Question

Calculate the potential $E$ for $F{{e}^{3+}}|F{{e}^{2+}}$ electrode when the concentration of $F{{e}^{2+}}$ is exactly five times that of $F{{e}^{3+}}$.

Answer 1

To find the potential for the given electrode i.e., $F{{e}^{3+}}|F{{e}^{2+}}$, first determine the standard electrode potential from the datasheet and with the help of Nernst equation, we can calculate the potential for the given electrode.
Formula used-
$E={{E}^{o}}-\dfrac{0.059}{n}\log \dfrac{[P]}{[R]}$
Where, ${{E}^{o}}$ is the standard electrode potential of the electrode, n is the change in number of electrons during the reaction, $[P]$ is the concentration of ion in product and $[R]$ is the concentration of ion in reactant.

Complete answer:
The value of standard EMF of a cell or potential of the cell when the concentration of species is considered as unity is known as standard electrode potential and it is denoted by ${{E}^{o}}$. Some basic elements along with their standard electrode potential are given as per following table-

Now, the $F{{e}^{3+}}|F{{e}^{2+}}$ electrode can be represented by the following equation:
$F{{e}^{3+}}+{{e}^{-}}\to F{{e}^{2+}}$
And as per given table, the value for standard electrode potential for the given electrode $E_{F{{e}^{3+}}|F{{e}^{2+}}}^{o}=0.77V$. We know that the Nernst equation is used to relate reduction potentials to standard electrode potential, temperature and concentration of the species undergoing reduction and oxidation.
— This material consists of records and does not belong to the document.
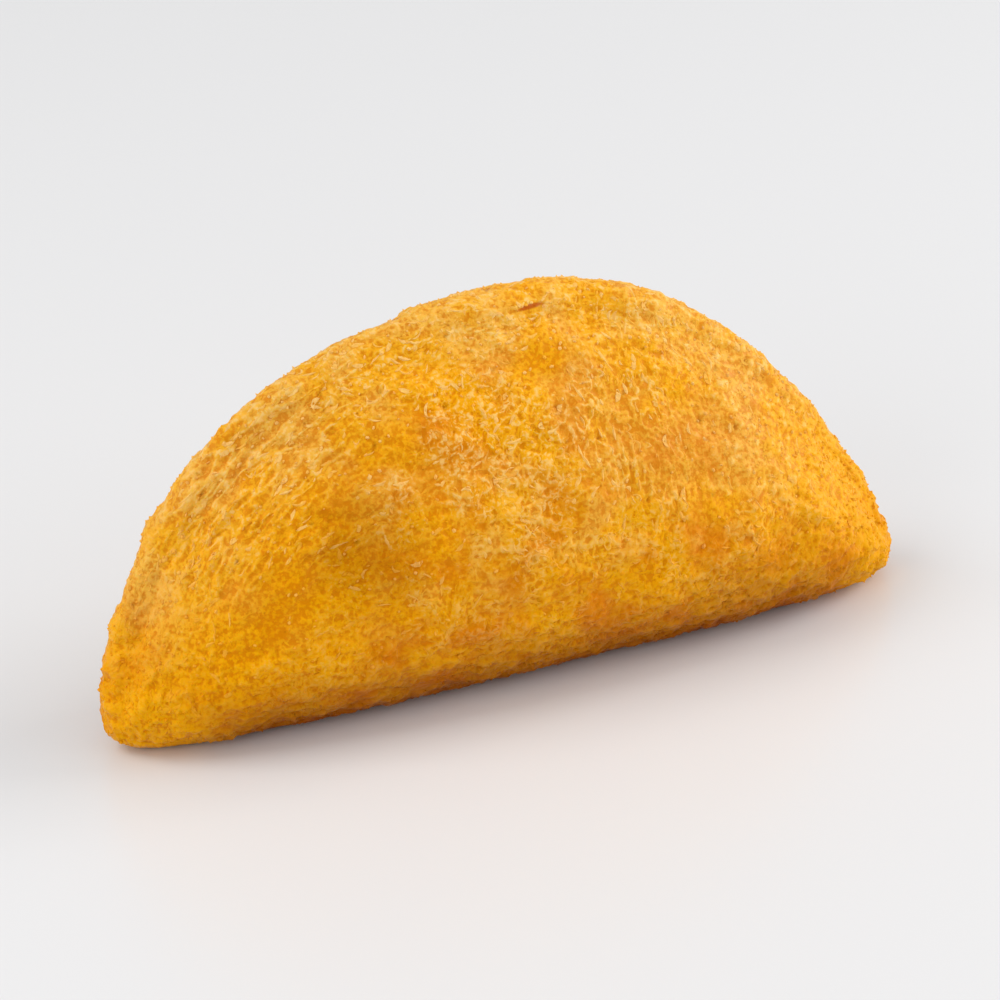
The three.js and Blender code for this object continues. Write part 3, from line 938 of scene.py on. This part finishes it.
class EMPANADA_OT_wisps(bpy.types.Operator):
    """Scatters thin ridges of dough, half sunk in the crust"""

    bl_idname = "empanada.wisps"
    bl_label = "Dough wisps"

    def execute(self, context):
        settings = context.scene.empanada_scatter
        scattered_piece(context, "dough_wisps", wisps_tree(settings.seed, crisps(context)), {
            "Wisp length": settings.wisp_length, "Wisp spacing": settings.wisp_spacing})
        return {"FINISHED"}


class EMPANADA_OT_flakes(bpy.types.Operator):
    """Scatters thin curled flakes of dough on the crust"""

    bl_idname = "empanada.flakes"
    bl_label = "Curled flakes"

    def execute(self, context):
        settings = context.scene.empanada_scatter
        scattered_piece(context, "curled_flakes", flakes_tree(settings.seed, crisps(context)), {
            "Flake length": settings.flake_length, "Flake spacing": settings.flake_spacing})
        return {"FINISHED"}


class EMPANADA_OT_grains(bpy.types.Operator):
    """Scatters small fried grains on the crust"""

    bl_idname = "empanada.grains"
    bl_label = "Fried grains"

    def execute(self, context):
        settings = context.scene.empanada_scatter
        scattered_piece(context, "fried_grains", grains_tree(settings.seed, crisps(context)), {
            "Grain size": settings.grain_size, "Grain spacing": settings.grain_spacing})
        return {"FINISHED"}


def area_light(name, place, aim, size, energy):
    """A square white soft light at a place, turned to its aim."""
    data = bpy.data.lights.new(name, "AREA")
    data.size = size
    data.energy = energy
    lamp = bpy.data.objects.new(name, data)
    bpy.context.scene.collection.objects.link(lamp)
    lamp.location = place
    lamp.rotation_euler = (Vector(place) - Vector(aim)).to_track_quat("Z", "Y").to_euler()


class EMPANADA_OT_stage(bpy.types.Operator):
    """Makes the plain pale floor and the soft studio light"""

    bl_idname = "empanada.stage"
    bl_label = "Stage"

    def execute(self, context):
        settings = context.scene.empanada_stage
        mesh = bpy.data.meshes.new("floor")
        corners = [(x * FLOOR_HALF, y * FLOOR_HALF, 0) for x, y in ((-1, -1), (1, -1), (1, 1), (-1, 1))]
        mesh.from_pydata(corners, [], [(0, 1, 2, 3)])
        mesh.materials.append(floor_material(settings.floor_colour))
        link("floor", mesh)
        middle = (0.0, 0.0, HEIGHT / 2)
        for side, (place, width) in SOFTBOXES.items():
            area_light(f"{side}_softbox", place, middle, width, getattr(settings, f"{side}_energy"))
        world = bpy.data.worlds.new("soft_room")
        world.use_nodes = True
        world.node_tree.nodes["Background"].inputs["Color"].default_value = linear("#ffffff")
        world.node_tree.nodes["Background"].inputs["Strength"].default_value = settings.room_light
        context.scene.world = world
        context.scene.view_settings.view_transform = "Standard"
        return {"FINISHED"}


class EMPANADA_PT_panel(bpy.types.Panel):
    """Lists the empanada's sizes, colours and steps"""

    bl_idname = "EMPANADA_PT_panel"
    bl_label = "Empanada"
    bl_space_type = "VIEW_3D"
    bl_region_type = "UI"
    bl_category = "Empanada"

    def draw(self, context):
        for settings in SETTINGS:
            box = self.layout.box()
            box.label(text=SETTINGS[settings].__doc__)
            group = getattr(context.scene, settings)
            for name in SETTINGS[settings].__annotations__:
                box.prop(group, name)
        for step in STEPS:
            self.layout.operator(step.bl_idname)


SETTINGS = {
    "empanada_crust": CrustSettings,
    "empanada_scatter": ScatterSettings,
    "empanada_colours": ColourSettings,
    "empanada_stage": StageSettings,
}
STEPS = (
    EMPANADA_OT_camera, EMPANADA_OT_crust, EMPANADA_OT_wisps, EMPANADA_OT_flakes, EMPANADA_OT_grains,
    EMPANADA_OT_stage)


def register():
    for cls in (*SETTINGS.values(), *STEPS, EMPANADA_PT_panel):
        bpy.utils.register_class(cls)
    for name, cls in SETTINGS.items():
        setattr(bpy.types.Scene, name, PointerProperty(type=cls))


def unregister():
    for name in SETTINGS:
        delattr(bpy.types.Scene, name)
    for cls in reversed((*SETTINGS.values(), *STEPS, EMPANADA_PT_panel)):
        bpy.utils.unregister_class(cls)


def main():
    """Registers the add-on and makes every piece in order."""
    register()
    bpy.ops.empanada.camera()
    bpy.ops.empanada.crust()
    bpy.ops.empanada.wisps()
    bpy.ops.empanada.flakes()
    bpy.ops.empanada.grains()
    bpy.ops.empanada.stage()


if __name__ == "__main__":
    main()
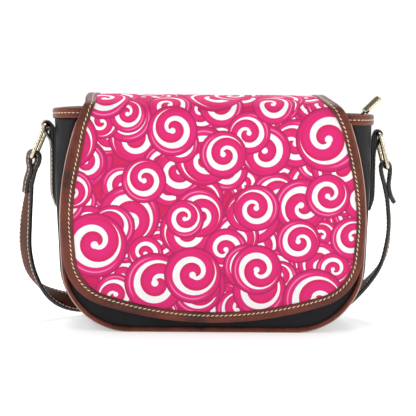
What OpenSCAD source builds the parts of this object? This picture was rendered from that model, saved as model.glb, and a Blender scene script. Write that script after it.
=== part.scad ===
// Crossbody purse: printed flap with a leather edge band over a black bag with a zipped top,
// rings on side tabs, and one long strap that lies on edge behind the bag.
// X runs to the wearer's left as the flap faces them, the flap faces -Y, and the base rests on Z = 0.

/* [Bag body] */
// Largest half width of the front panel
panel_half_w = 138.5; // [132:0.5:142]
// Depth of the gusset between the two panels
body_depth = 76; // [72:1:76]
// Height of the gusset's top edge
body_h = 196; // [194:0.5:196]
// Thickness of the black leather
skin = 2.2; // [1.8:0.1:2.4]

/* [Flap] */
// Largest half width of the flap
flap_half_w = 137.2; // [134:0.2:138]
// Width of the leather band around the flap
band_w = 10.5; // [8:0.5:13]
// Underside of the flap where it crosses over the zip
flap_clear_z = 213.3; // [213.3:0.1:216]
// Thickness of the flap's cloth and of its lining
cloth_t = 1.1; // [0.9:0.1:1.1]

/* [Zip] */
// Level of the zip's teeth
zip_z = 188.4; // [188:0.1:188.6]
// Distance from one tooth to the next
tooth_pitch = 4.2; // [3.6:0.1:5]
// Length of the pull from its pivot to its tip
pull_len = 28; // [22:0.5:28]
// Angle of the pull above level
pull_angle = 40; // [39:1:41]

/* [Rings and strap] */
// Distance between the two bars of a ring
ring_len = 31.5; // [30:0.5:32]
// Distance between the two long sides of a ring
ring_w = 27; // [26.5:0.5:30]
// Radius of the ring's wire
wire_r = 2; // [1.7:0.1:2.1]
// Outward tilt of the left ring
tilt_left = 23; // [22:0.2:24]
// Outward tilt of the right ring
tilt_right = 14.5; // [13.5:0.5:15]
// Width of the strap and of the tabs
strap_w = 18.6; // [16:0.2:18.6]
// Thickness of the strap
strap_t = 3.6; // [3:0.1:3.6]

/* [Hidden] */

black = [0.16, 0.16, 0.18];
brown = [0.43, 0.22, 0.16];
brass = [0.72, 0.66, 0.5];
pink = [0.9, 0.16, 0.51];
plain_cloth = [0.22, 0.17, 0.15];

half_d = body_depth / 2;
touch = 0.05;
run_gap = 0.4;
rim_flat = 124;
rim_bulge = 23.3;
binding_t = 2.2;
binding_h = 10;
binding_lip = 2.5;
binding_in = 3;
piping_w = 4.5;
piping_t = 3;

// An outline is a list of circles [x, z, r] from the middle of the base to the top.
front_circles = [
    [75, 62, 62],
    [panel_half_w - 45, 92, 45],
    [panel_half_w - 270, 100, 270],
    [115.6, 200, 4]
];
middle_circles = [
    [80, 62, 62],
    [114.2, 120, 30.5],
    [114.8, 150, 30.5],
    [143, 200, 4]
];
flap_circles = [
    [0, 340.8, 331],
    [87, 71.5, 48],
    [flap_half_w - 45, 98, 45],
    [flap_half_w - 225, 100, 225],
    [60, 168, 66]
];

function lerp(a, b, t) = a + (b - a) * t;
function mix_circles(a, b, t) = [for (i = [0:len(a) - 1]) lerp(a[i], b[i], t)];
// Direction of the common tangent's normal from circle a to circle b
function meet(a, b) =
    let (d = [b[0] - a[0], b[1] - a[1]])
    atan2(d[1], d[0]) - acos(min(1, (a[2] - b[2]) / norm(d)));
// Right half of an outline, grown by g, as points from the base to the top
function half_outline(c, g) =
    let (turns = concat([-90], [for (i = [0:len(c) - 2]) meet(c[i], c[i + 1])], [90]))
    [for (i = [0:len(c) - 1])
        let (steps = max(2, ceil((turns[i + 1] - turns[i]) / 5)))
        for (k = [0:steps])
            let (a = lerp(turns[i], turns[i + 1], k / steps))
            [c[i][0] + (c[i][2] + g) * cos(a), c[i][1] + (c[i][2] + g) * sin(a)]];
function outline(c, g = 0) =
    let (h = half_outline(c, g), n = len(h))
    concat(h, [for (i = [n - 1:-1:0]) [-h[i][0], h[i][1]]]);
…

So, according to the Nernst equation:
$E=E_{F{{e}^{3+}}|F{{e}^{2+}}}^{o}-\dfrac{0.059}{n}\log \dfrac{\left[ F{{e}^{2+}} \right]}{\left[ F{{e}^{3+}} \right]}$
It is given in the question that the concentration of $F{{e}^{2+}}$ is exactly five times that of $F{{e}^{3+}}$ which means $\left[ F{{e}^{2+}} \right]=5\times \left[ F{{e}^{3+}} \right]$. Substituting values in the equation:
$\Rightarrow E=0.77-\dfrac{0.059}{1}\log \dfrac{5\times \left[ F{{e}^{3+}} \right]}{\left[ F{{e}^{3+}} \right]}$
$\Rightarrow E=0.77-0.059\log 5$
$\Rightarrow E=0.73V$
Hence, the potential for $F{{e}^{3+}}|F{{e}^{2+}}$ electrode under given conditions is $0.73V$.

Note:
It is important to note that in this question, the formula used for the Nernst equation is only applicable when the temperature of the reaction is taken as ${{25}^{o}}C$. As no temperature was mentioned in the question, so here we calculated the potential at room temperature i.e., ${{25}^{o}}C$. In the case if temperature (other than room temperature) is given then the Nernst equation to be used is $E={{E}^{o}}-\dfrac{RT}{nF}\log \dfrac{[P]}{[R]}$.